Some relationships between organisations, and thus, social systems theories, change with size, time, and place. These changes are due to:

  • Availability of Resources. The availability of resources varies from time to time and from place to place. This affects culture, which also then varies in the same way. Culture in turn affects knowledge, the relative priorities of needs, satisfiers, motivators, and attitudes towards relationships, i.e., whether co-operation, positive competition, or negative competition is favoured.
  • Knowledge. This, including knowledge of social systems, is part of an organisation’s culture. Because knowledge is one component affecting behaviour, the latter also alters from place to place. Knowledge can also be gained or lost, and so varies with time. If new knowledge is gained this can alter culture, and thus, social theory. However, progress is not inevitable, shocks can occur, and knowledge can be lost, e.g., the collapse of the Roman Empire and the subsequent Dark Ages. Loss of knowledge can cause an organisation or society to revert to behaviours similar to those of earlier years.
  • Redundancy. The amount of redundancy, i.e., duplicated capability, in an organisation, and thus its resilience, varies depending on factors such as whether an organisation has been designed or has evolved. This includes redundancy of potential command.
  • Size. As organisations increase in size the following characteristics alter and affect their efficiency. The interaction of efficiencies and inefficiencies of scale usually results in an optimum organisational size.
    • Specialisation, Departmentalisation, and the Formalisation of roles generally increase. Departmentalisation is the collection of specialised tasks into groups under a leader. Formalisation is the specification of tasks and the introduction of rules and regulations regarding the way in which they are carried out.
    • Informal Innovation generally decreases.
    • Hierarchy, i.e., the number of levels of command, generally increases.
    • Distance of Intra-organisational Communication, including Leadership Distance and Peer Distance, i.e., the lengths of chains of communication, generally increase, and along with them, the likelihood of communication errors.
    • Decentralisation, i.e., the delegation of power and control, generally becomes increasingly necessary.
    • The relative amount of Self-maintenance or Administration generally increases.
    • Speed of Decision-making generally decreases.
    • Cultural Entrenchment, i.e., the unchangeability or otherwise of an organisation’s culture, generally increases.
    • Cultural Homogeneity, i.e., whether all members of an organisation share a common culture, generally decreases.
    • Frequency of Restructuring, i.e., reorganisation, generally decreases.
    • Social Traffic, i.e., irrelevant communication, generally increases.


The theory of social systems can be used to explain society, but not to predict it with certainty or to design an ideal system.
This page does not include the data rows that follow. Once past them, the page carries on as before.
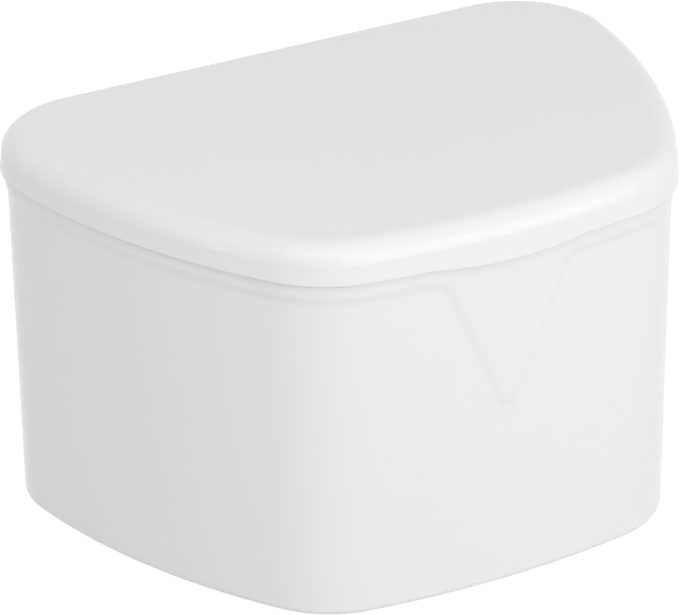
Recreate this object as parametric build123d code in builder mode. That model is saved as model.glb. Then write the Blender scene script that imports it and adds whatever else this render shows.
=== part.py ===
from build123d import *
import math
import os

# A D-shaped denture case in three mouldings: a deep tub, a lift-off lid and a strainer basket.
# Millimetres, +Z up, front towards -Y, origin at the middle of the footprint on the resting plane.

# ---- Overall size, over the closed lid ----
case_width = 95.0
case_depth = 67.5
case_height = 55.3

# ---- Plan outline of the lid: straight back, bowed sides, broad bowed front ----
back_corner_radius = 14.5
side_lean = 6.8  # degrees the sides lean in where they leave the back corners
side_radius = 97.0
front_corner_radius = 16.5
front_radius = 130.0

# ---- Lid ----
lid_height = 5.55  # top face down to the edge of the skirt
lid_top_wall = 1.8
lid_skirt_wall = 1.5  # at the rim; the inside face is upright
lid_skirt_draft = 5.4  # degrees the skirt widens downwards
lid_edge_radius = 3.1
lid_inner_radius = 1.0
lid_rim_radius = 0.2
lip_width = 24.0  # the thumb lip dips below the seam across this width
lip_depth = 0.8
lip_blend_radius = 10.0
plug_wall = 1.2  # ring under the lid that centres it inside the neck
plug_depth = 2.0
plug_clearance = 0.25
plug_chamfer = 0.4

# ---- Tub ----
wall_setback = 0.95  # outer wall behind the lid's skirt, at the lower edge of the rim band
wall_thickness = 2.2
wall_draft = 0.6  # degrees
floor_thickness = 1.8
floor_inner_radius = 3.0
bottom_edge_radius = 1.0
foot_ring_width = 3.2
foot_ring_height = 0.8
band_height = 2.67
band_proud = 0.28
band_edge_radius = 2.4  # the band and the V round off towards the wall
band_root_radius = 2.0  # and run out into it
shoulder_radius = 0.3
seam_gap = 0.1  # lid skirt above the tub's shoulder
seat_gap = 0.2  # underside of the lid above the top of the neck
neck_edge_radius = 0.5
bead_proud = 0.3
bead_height = 1.2
bead_rise = 1.9  # middle of the grip bead above the shoulder
bead_clearance = 0.05

# ---- Raised V below the rim band ----
vee_width = 19.1
vee_drop = 21.9  # to the corner that its sides would meet in
vee_tip_radius = 1.3
vee_root_radius = 1.8

# ---- Strainer basket ----
basket_height = 39.0  # underside of its floor to the top of its rim
basket_wall = 1.2
basket_floor = 1.4
basket_floor_radius = 3.6
basket_clearance = 0.6  # rim to the tub's inner wall
basket_seat_gap = 0.2
basket_foot_height = 3.0
basket_foot_radius = 2.2
basket_foot_draft = 6.0  # degrees
basket_rim_proud = 1.0
basket_rim_height = 1.6
basket_rim_radius = 0.45
tab_width = 16.0
tab_rise = 5.0
tab_corner_radius = 3.5
side_shift = 4.0  # middle of the finger tabs and side slots behind the middle of the case
tab_ledge_proud = 0.8
tab_ledge_height = 1.4
drain_radius = 2.0
drain_pitch = 9.0
drain_margin = 4.0
slot_width = 2.6
slot_height = 22.0
slot_pitch = 8.0
slot_rise = 8.5  # lower end of the slots above the underside of the basket's floor
front_slot_count = 7
side_slot_count = 3

# ---- Heights and insets that follow ----
seam_z = case_height - lid_height
shoulder_z = seam_z - seam_gap
band_z = shoulder_z - band_height
ceiling_z = case_height - lid_top_wall
neck_z = ceiling_z - seat_gap
floor_z = foot_ring_height + floor_thickness
basket_z = floor_z + basket_seat_gap + basket_foot_height
basket_floor_z = basket_z + basket_floor
basket_top_z = basket_z + basket_height
neck_inset = lid_skirt_wall + bead_clearance + bead_proud
draft_slope = math.tan(math.radians(wall_draft))
skirt_slope = math.tan(math.radians(lid_skirt_draft))
band_edge_reach = math.sqrt(band_edge_radius**2 - (band_edge_radius - band_proud) ** 2)
band_overlap = band_edge_radius - band_edge_reach  # drawn past the visible edge, and hidden in the wall
slack = 0.01  # for comparing heights
surplus = 1.0  # extra skirt that the seam then cuts away

# ---- Arc centres on the +X side. An inset outline keeps them and shortens every radius. ----
lean = math.radians(side_lean)
corner_x = case_width / 2 - back_corner_radius
corner_y = case_depth / 2 - back_corner_radius
side_x = corner_x - (side_radius - back_corner_radius) * math.cos(lean)
side_y = corner_y + (side_radius - back_corner_radius) * math.sin(lean)
front_y = front_radius - case_depth / 2

# The front corner's arc touches the side arc and the front arc, so its centre closes a triangle.
side_reach = side_radius - front_corner_radius
front_reach = front_radius - front_corner_radius
centre_gap = math.hypot(side_x, front_y - side_y)
side_cosine = (side_reach**2 + centre_gap**2 - front_reach**2) / (2 * side_reach * centre_gap)
side_end = math.atan2(front_y - side_y, -side_x) - math.acos(side_cosine)
front_corner_x = side_x + side_reach * math.cos(side_end)
front_corner_y = side_y + side_reach * math.sin(side_end)
front_start = math.atan2(front_corner_y - front_y, front_corner_x)


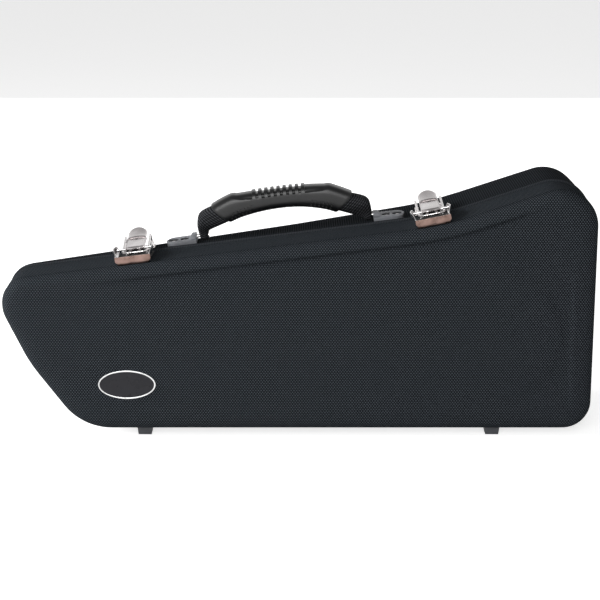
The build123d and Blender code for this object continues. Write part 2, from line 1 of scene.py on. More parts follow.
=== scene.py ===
"""Looks of the trumpet case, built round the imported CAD: fabric skins, handle, latches and interior.

Places are worked out in millimetres as the shells are drawn, with the parting plane at Y = 0 and the
shells' lowest edge at Z = 0. at() moves them to where the case stands and gives metres.
"""

import json
import math

import bpy
from mathutils import Matrix, Vector


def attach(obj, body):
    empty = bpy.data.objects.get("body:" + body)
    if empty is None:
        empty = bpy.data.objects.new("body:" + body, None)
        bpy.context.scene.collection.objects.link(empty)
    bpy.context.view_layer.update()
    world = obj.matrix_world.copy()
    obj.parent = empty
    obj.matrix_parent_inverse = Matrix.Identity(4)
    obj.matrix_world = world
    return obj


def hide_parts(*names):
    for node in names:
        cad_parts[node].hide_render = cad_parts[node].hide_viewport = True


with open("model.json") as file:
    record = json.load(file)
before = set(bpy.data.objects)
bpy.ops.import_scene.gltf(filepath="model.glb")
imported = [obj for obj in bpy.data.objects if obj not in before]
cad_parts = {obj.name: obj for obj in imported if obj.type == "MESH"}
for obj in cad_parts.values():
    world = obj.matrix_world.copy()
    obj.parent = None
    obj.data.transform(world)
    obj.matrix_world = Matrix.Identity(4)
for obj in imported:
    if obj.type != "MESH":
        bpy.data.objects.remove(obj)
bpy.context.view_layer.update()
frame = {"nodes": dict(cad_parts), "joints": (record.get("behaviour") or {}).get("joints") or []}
nodes = frame["nodes"]
joints = {joint["name"]: joint for joint in frame["joints"]}

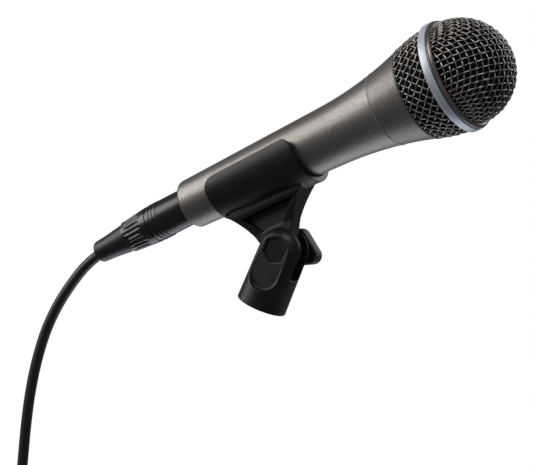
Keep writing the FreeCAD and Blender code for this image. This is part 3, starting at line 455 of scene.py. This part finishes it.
inner_plastic = new_finish("inner_plastic", (0.02, 0.021, 0.023), 0.5, grain=1200.0)
contact_metal = new_finish("contact_metal", (0.7, 0.68, 0.62), 0.25, metallic=1.0, grain=1000.0)
dark_steel = new_finish("dark_steel", (0.014, 0.014, 0.016), 0.42, metallic=0.5, grain=1200.0)
copper = new_finish("copper", (0.55, 0.22, 0.09), 0.32, metallic=0.9, grain=3000.0, relief=0.6)
tape_wrap = new_finish("tape_wrap", (0.68, 0.6, 0.25), 0.45, grain=500.0)
wire_cover = new_finish("wire_cover", (0.4, 0.03, 0.025), 0.45, grain=900.0)
paint(inner_plastic, "socket_insulator", "plug_insulator", "end_insulator")
paint(contact_metal, "socket_pins", "plug_contacts", "end_pins")
paint(steel, "socket_screw")
paint(dark_steel, "transformer_core")
paint(copper, "transformer_winding", "voice_coil")
paint(tape_wrap, "transformer_wrap")
paint(wire_cover, "output_wires", "capsule_wires", "plug_wires", "end_wires")

# ---- Capsule ------------------------------------------------------------------------------------
# The moving-coil motor: a magnet in a steel yoke, the coil on its thin domed film, and a perforated
# cap with a disc of felt, all in an aluminium housing that floats in a rubber mount.

magnet_metal = new_finish("magnet_metal", (0.42, 0.42, 0.43), 0.28, metallic=1.0, grain=700.0)
black_rubber = new_finish("black_rubber", (0.015, 0.015, 0.015), 0.7, grain=1800.0, relief=0.3,
                          specular=0.35)
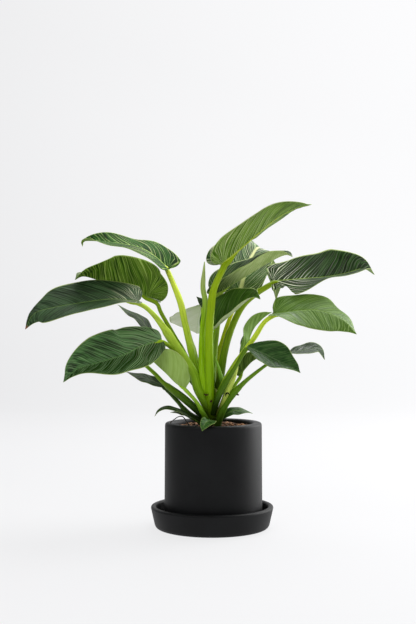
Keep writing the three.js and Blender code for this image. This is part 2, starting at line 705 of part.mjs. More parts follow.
// Rolled leaf, sheath or rootlet.
function shootBody(shoot, extra) {
  return solid(sweep(
    shoot.line, shoot.radii, petioleUp(shoot.line), SHOOT_STEPS, SHOOT_SIDES, 0.9, 0, 1, extra,
  ));
}

// ------------------------------------------------------------------ the whole plant

const group = new THREE.Group();
group.name = 'potted_philodendron_birkin';

function piece(name, manifold, color, roughness) {
  const material = new THREE.MeshStandardMaterial({ color, roughness, metalness: 0 });
  const mesh = new THREE.Mesh(geometryOf(manifold), material);
  mesh.name = name;
  group.add(mesh);
}

piece('saucer', saucer(), 0x1d1d1f, 0.55);
piece('pot', pot(), 0x1d1d1f, 0.55);
piece('stem', stem(0), 0x7d8a45, 0.6);

const stemGrown = stem(GAP);
const potGrown = turned([
  [0, 0], [POT_FOOT_RADIUS + GAP, 0], [POT_TOP_RADIUS + GAP, POT_RIM + GAP],
  [POT_INNER_RADIUS - GAP, POT_RIM + GAP], [POT_INNER_RADIUS - GAP, 20], [0, 20],
], POT_X, 0, ROUND_STEPS);

// Each piece is cut back from the ones placed before it, so crowded bases fit round each other.
const taken = [stemGrown];
function fitted(body) {
  let cut = body;
  for (const other of taken) cut = cut.subtract(other);
  return largest(cut);
}

for (const leaf of LEAVES) {
  const sheet = bladeSheet(leaf, BLADE_ROWS, BLADE_COLUMNS);
  leaf.blade = solid(thicken(sheet, BLADE_HALF_THICKNESS));
  leaf.bladeGrown = solid(thicken(sheet, BLADE_HALF_THICKNESS + GAP, GAP));
  piece(`${leaf.name}_blade`, leaf.blade, 0x2f5a33, 0.45);
}
for (const shoot of SHOOTS) {
  piece(shoot.name, fitted(shootBody(shoot, 0)), shoot.color, 0.5);
  taken.push(shootBody(shoot, GAP));
}
for (const leaf of LEAVES) {
  const trimmed = clearOf(petiole(leaf, 0).subtract(leaf.bladeGrown), leaf.blade);
  piece(`${leaf.name}_petiole`, fitted(trimmed), 0x8aa83a, 0.5);
  taken.push(petiole(leaf, GAP));
}
for (const leaf of SMALL_LEAVES) {
  const blade = solid(thicken(bladeSheet(leaf, SMALL_ROWS, SMALL_COLUMNS), BLADE_HALF_THICKNESS));
  piece(leaf.name, fitted(blade.add(stalk(leaf, 0)).subtract(potGrown)), 0x3c6a34, 0.45);
  taken.push(stalk(leaf, GAP));
}

// The soil has a plain hole for everything that stands in it.
let mix = soil().subtract(stemHole());
for (const other of taken.slice(1)) mix = mix.subtract(other);
piece('soil', largest(mix), 0x4a3325, 0.95);

export default group;
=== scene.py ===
"""Philodendron Birkin in a matte black pot with its saucer: fine leaves, materials, light and camera."""

import bpy
import numpy as np
from mathutils import Matrix


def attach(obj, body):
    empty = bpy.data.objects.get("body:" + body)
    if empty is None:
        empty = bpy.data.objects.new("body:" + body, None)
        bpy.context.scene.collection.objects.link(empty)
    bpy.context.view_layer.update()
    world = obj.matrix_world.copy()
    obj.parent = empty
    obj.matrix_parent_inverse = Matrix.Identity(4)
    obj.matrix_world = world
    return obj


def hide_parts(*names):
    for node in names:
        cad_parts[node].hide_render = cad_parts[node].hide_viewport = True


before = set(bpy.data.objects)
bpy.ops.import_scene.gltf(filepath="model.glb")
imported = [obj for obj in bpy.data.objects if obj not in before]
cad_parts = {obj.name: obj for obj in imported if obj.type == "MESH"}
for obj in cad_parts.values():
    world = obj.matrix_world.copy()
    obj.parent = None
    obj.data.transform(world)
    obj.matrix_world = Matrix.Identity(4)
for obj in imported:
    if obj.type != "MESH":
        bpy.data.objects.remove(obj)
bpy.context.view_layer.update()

MM = 0.001

# ---- pot, saucer, soil and stem, in mm

SAUCER_RIM_RADIUS = 81.7
SAUCER_BASE_RADIUS = 75.5
SAUCER_HEIGHT = 29.3
SAUCER_INNER_RADIUS = 74.5
SAUCER_FLOOR = 6.5
POT_X = 1.7
POT_TOP_RADIUS = 64.7
POT_FOOT_RADIUS = 65.4
POT_FOOT = 6.8
POT_RIM = 139.8
POT_INNER_RADIUS = 52
POT_FLOOR = 12
POT_HOLE_RADIUS = 6
ROUND = 144             # facets round the pot and the saucer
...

This is because there are approximately seven and a half billion people in the world. So, the vast number of relationships between organisations, including individuals, leads to great complexity. Added to this is the vast number of relationships with the non-human environment. We do not have the mental capacity to understand such complexity. Even if we were able to model the human social system, then our understanding of it would change, and so too would its behaviour. Furthermore, predictability would diminish due to a build-up of un-anticipatable random events. The best we can do, therefore, is imagine relatively small, closed, sections of society, and make predictions about them, with reasonable confidence but no certainty, a short distance into the future.